** COLLECTED DATA **
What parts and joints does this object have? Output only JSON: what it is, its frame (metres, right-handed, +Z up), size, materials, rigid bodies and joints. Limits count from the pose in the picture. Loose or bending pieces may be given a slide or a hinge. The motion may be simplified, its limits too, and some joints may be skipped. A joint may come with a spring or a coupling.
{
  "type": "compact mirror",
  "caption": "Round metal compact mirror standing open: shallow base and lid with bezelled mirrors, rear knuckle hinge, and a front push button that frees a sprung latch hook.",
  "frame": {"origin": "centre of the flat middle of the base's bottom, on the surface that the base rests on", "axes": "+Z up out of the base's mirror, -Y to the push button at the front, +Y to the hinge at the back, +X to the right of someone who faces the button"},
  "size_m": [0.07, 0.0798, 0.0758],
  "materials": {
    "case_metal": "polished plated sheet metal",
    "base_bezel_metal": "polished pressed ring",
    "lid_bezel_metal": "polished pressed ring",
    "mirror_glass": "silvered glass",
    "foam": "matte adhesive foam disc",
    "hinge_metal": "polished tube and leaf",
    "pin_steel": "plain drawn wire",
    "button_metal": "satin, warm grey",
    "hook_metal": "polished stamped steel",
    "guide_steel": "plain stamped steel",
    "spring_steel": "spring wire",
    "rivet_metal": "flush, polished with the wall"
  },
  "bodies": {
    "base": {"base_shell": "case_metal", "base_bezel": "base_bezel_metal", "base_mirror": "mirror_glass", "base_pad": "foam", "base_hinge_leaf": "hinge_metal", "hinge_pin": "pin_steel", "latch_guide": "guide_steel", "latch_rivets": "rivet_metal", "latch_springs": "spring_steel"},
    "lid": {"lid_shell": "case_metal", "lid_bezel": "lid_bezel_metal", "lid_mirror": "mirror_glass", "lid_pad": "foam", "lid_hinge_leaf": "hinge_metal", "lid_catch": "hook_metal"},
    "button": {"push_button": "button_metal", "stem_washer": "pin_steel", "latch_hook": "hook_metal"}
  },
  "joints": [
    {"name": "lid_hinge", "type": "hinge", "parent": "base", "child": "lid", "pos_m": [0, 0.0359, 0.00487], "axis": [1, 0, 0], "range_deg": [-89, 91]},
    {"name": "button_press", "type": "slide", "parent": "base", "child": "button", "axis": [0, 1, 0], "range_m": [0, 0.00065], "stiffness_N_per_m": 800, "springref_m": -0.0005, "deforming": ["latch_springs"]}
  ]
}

** DO THIS **
All the data must be duplicated exactly, with nothing added or removed.

** RESULT OF THE EXERCISE **
What parts and joints does this object have? Output only JSON: what it is, its frame (metres, right-handed, +Z up), size, materials, rigid bodies and joints. Limits count from the pose in the picture. Loose or bending pieces may be given a slide or a hinge. The motion may be simplified, its limits too, and some joints may be skipped. A joint may come with a spring or a coupling.
{
  "type": "compact mirror",
  "caption": "Round metal compact mirror standing open: shallow base and lid with bezelled mirrors, rear knuckle hinge, and a front push button that frees a sprung latch hook.",
  "frame": {"origin": "centre of the flat middle of the base's bottom, on the surface that the base rests on", "axes": "+Z up out of the base's mirror, -Y to the push button at the front, +Y to the hinge at the back, +X to the right of someone who faces the button"},
  "size_m": [0.07, 0.0798, 0.0758],
  "materials": {
    "case_metal": "polished plated sheet metal",
    "base_bezel_metal": "polished pressed ring",
    "lid_bezel_metal": "polished pressed ring",
    "mirror_glass": "silvered glass",
    "foam": "matte adhesive foam disc",
    "hinge_metal": "polished tube and leaf",
    "pin_steel": "plain drawn wire",
    "button_metal": "satin, warm grey",
    "hook_metal": "polished stamped steel",
    "guide_steel": "plain stamped steel",
    "spring_steel": "spring wire",
    "rivet_metal": "flush, polished with the wall"
  },
  "bodies": {
    "base": {"base_shell": "case_metal", "base_bezel": "base_bezel_metal", "base_mirror": "mirror_glass", "base_pad": "foam", "base_hinge_leaf": "hinge_metal", "hinge_pin": "pin_steel", "latch_guide": "guide_steel", "latch_rivets": "rivet_metal", "latch_springs": "spring_steel"},
    "lid": {"lid_shell": "case_metal", "lid_bezel": "lid_bezel_metal", "lid_mirror": "mirror_glass", "lid_pad": "foam", "lid_hinge_leaf": "hinge_metal", "lid_catch": "hook_metal"},
    "button": {"push_button": "button_metal", "stem_washer": "pin_steel", "latch_hook": "hook_metal"}
  },
  "joints": [
    {"name": "lid_hinge", "type": "hinge", "parent": "base", "child": "lid", "pos_m": [0, 0.0359, 0.00487], "axis": [1, 0, 0], "range_deg": [-89, 91]},
    {"name": "button_press", "type": "slide", "parent": "base", "child": "button", "axis": [0, 1, 0], "range_m": [0, 0.00065], "stiffness_N_per_m": 800, "springref_m": -0.0005, "deforming": ["latch_springs"]}
  ]
}